• **Challenge**: Can the data below be echoed back word for word?

• **Dataset excerpts**:
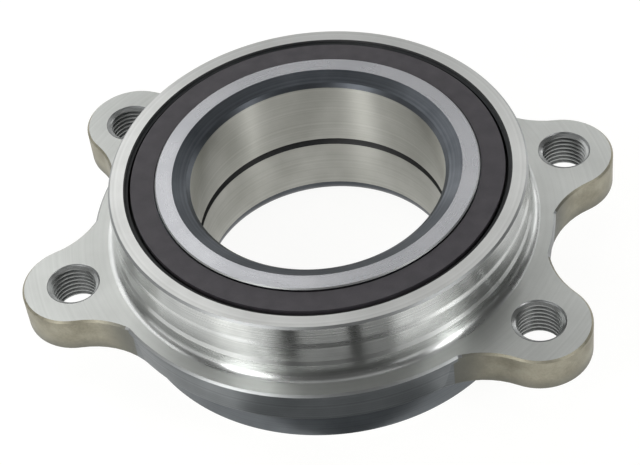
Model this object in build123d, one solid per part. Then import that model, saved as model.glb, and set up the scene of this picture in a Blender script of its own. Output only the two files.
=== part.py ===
from build123d import *

import os
from math import atan2, cos, degrees, hypot, radians, sqrt

# Wheel hub bearing: a flanged outer ring with four tapped ears, two inner rings on one bore,
# two rows of balls in snap cages, and a cassette seal at each end. Millimetres, +Z along the
# bore towards the encoder, X along the long side of the bolt rectangle, and z = 0 at the
# outboard face of the inner rings, on which the bearing stands.

# Balls and raceways
ball_diameter = 11.906
balls_per_row = 17
row_gap = 2.7
contact_angle = 38.0
groove_ratio = 0.52
race_clearance = 0.08

# Inner rings
bore_radius = 30.5
inner_wall = 3.33
inner_shoulder = 4.86
inner_lip = 0.57
seam_chamfer = 1.0
cv_chamfer_radial = 4.1
cv_chamfer_axial = 2.4
cv_chamfer_break = 0.9
hub_corner_radius = 4.4
edge_break = 0.3

# Outer ring around the races
outer_wall = 4.037
outer_shoulder = 4.3
outer_lip = 0.37
seat_step = 0.407
mouth_chamfer = 0.3

# Pilot that enters the knuckle, from the inboard face down to the flange
flange_depth = 16.1
pilot_edge_chamfer = 0.5
first_step_depth = 5.2
second_step_depth = 10.8
step_rise = 0.4
step_run = 1.1
pilot_fillet = 2.0

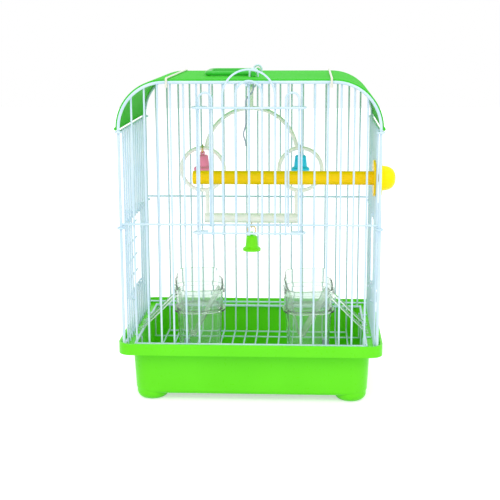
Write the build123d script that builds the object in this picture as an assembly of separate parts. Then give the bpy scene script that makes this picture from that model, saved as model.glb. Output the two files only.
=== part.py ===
"""Small bird cage: a plastic pan on four moulded feet, a cage of welded wire panels with a bent
plastic roof, a lifting front door, two lifting side doors, a clamped perch, a swing with three
bells, and two clear feeders.  Millimetres, +X to the right, +Y to the back, +Z up.  The model is
drawn about the middle of the pan, and moved sideways at the end so that its origin is the middle
of the whole footprint, which the perch nut makes wider on the right."""

import math
import os

from build123d import *

# Pan
pan_width = 220.0
pan_depth = 160.0
pan_wall = 1.8
rim_top = 53.0
ledge_depth = 5.0
rim_height = 9.5
rim_corner = 11.0
basin_inset = 9.7
basin_taper = 2.0
basin_corner = 15.5
basin_edge_round = 4.0
foot_height = 6.0
foot_radius = 13.5
foot_round = 6.0
foot_rise = 14.0
foot_inset = 0.6

# Wires
frame_wire = 2.4
bar_wire = 1.6
rail_wire = 1.8
thin_wire = 1.2
slide_gap = 0.3
eye_gap = 0.3

# Cage
overall_height = 270.0
post_gap = 5.0
post_gap_front = 6.3
side_wire_margin = 6.5
arch_radius = 37.0
front_columns = 20
side_columns = 14
mid_rail_drop = 117.0
mid_rail_height = overall_height - mid_rail_drop
eye_drop = 3.2
bottom_rail_lift = 1.4
eye_below_lip = 0.4

# Roof
roof_wall = 1.1
roof_end_inset = 0.2
strap_bend = 1.3
roof_lip = 1.3
strap_inset = 44.5
strap_wire = 1.8
strap_drop = 4.0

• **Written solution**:
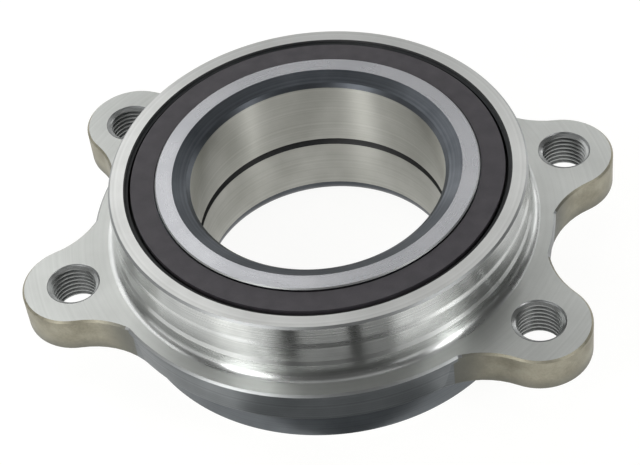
Model this object in build123d, one solid per part. Then import that model, saved as model.glb, and set up the scene of this picture in a Blender script of its own. Output only the two files.
=== part.py ===
from build123d import *

import os
from math import atan2, cos, degrees, hypot, radians, sqrt

# Wheel hub bearing: a flanged outer ring with four tapped ears, two inner rings on one bore,
# two rows of balls in snap cages, and a cassette seal at each end. Millimetres, +Z along the
# bore towards the encoder, X along the long side of the bolt rectangle, and z = 0 at the
# outboard face of the inner rings, on which the bearing stands.

# Balls and raceways
ball_diameter = 11.906
balls_per_row = 17
row_gap = 2.7
contact_angle = 38.0
groove_ratio = 0.52
race_clearance = 0.08

# Inner rings
bore_radius = 30.5
inner_wall = 3.33
inner_shoulder = 4.86
inner_lip = 0.57
seam_chamfer = 1.0
cv_chamfer_radial = 4.1
cv_chamfer_axial = 2.4
cv_chamfer_break = 0.9
hub_corner_radius = 4.4
edge_break = 0.3

# Outer ring around the races
outer_wall = 4.037
outer_shoulder = 4.3
outer_lip = 0.37
seat_step = 0.407
mouth_chamfer = 0.3

# Pilot that enters the knuckle, from the inboard face down to the flange
flange_depth = 16.1
pilot_edge_chamfer = 0.5
first_step_depth = 5.2
second_step_depth = 10.8
step_rise = 0.4
step_run = 1.1
pilot_fillet = 2.0

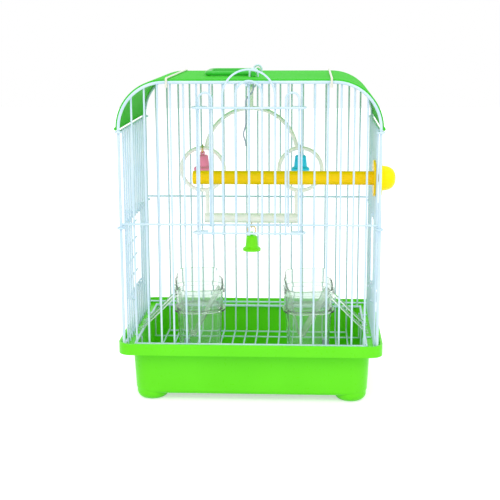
Write the build123d script that builds the object in this picture as an assembly of separate parts. Then give the bpy scene script that makes this picture from that model, saved as model.glb. Output the two files only.
=== part.py ===
"""Small bird cage: a plastic pan on four moulded feet, a cage of welded wire panels with a bent
plastic roof, a lifting front door, two lifting side doors, a clamped perch, a swing with three
bells, and two clear feeders.  Millimetres, +X to the right, +Y to the back, +Z up.  The model is
drawn about the middle of the pan, and moved sideways at the end so that its origin is the middle
of the whole footprint, which the perch nut makes wider on the right."""

import math
import os

from build123d import *

# Pan
pan_width = 220.0
pan_depth = 160.0
pan_wall = 1.8
rim_top = 53.0
ledge_depth = 5.0
rim_height = 9.5
rim_corner = 11.0
basin_inset = 9.7
basin_taper = 2.0
basin_corner = 15.5
basin_edge_round = 4.0
foot_height = 6.0
foot_radius = 13.5
foot_round = 6.0
foot_rise = 14.0
foot_inset = 0.6

# Wires
frame_wire = 2.4
bar_wire = 1.6
rail_wire = 1.8
thin_wire = 1.2
slide_gap = 0.3
eye_gap = 0.3

# Cage
overall_height = 270.0
post_gap = 5.0
post_gap_front = 6.3
side_wire_margin = 6.5
arch_radius = 37.0
front_columns = 20
side_columns = 14
mid_rail_drop = 117.0
mid_rail_height = overall_height - mid_rail_drop
eye_drop = 3.2
bottom_rail_lift = 1.4
eye_below_lip = 0.4

# Roof
roof_wall = 1.1
roof_end_inset = 0.2
strap_bend = 1.3
roof_lip = 1.3
strap_inset = 44.5
strap_wire = 1.8
strap_drop = 4.0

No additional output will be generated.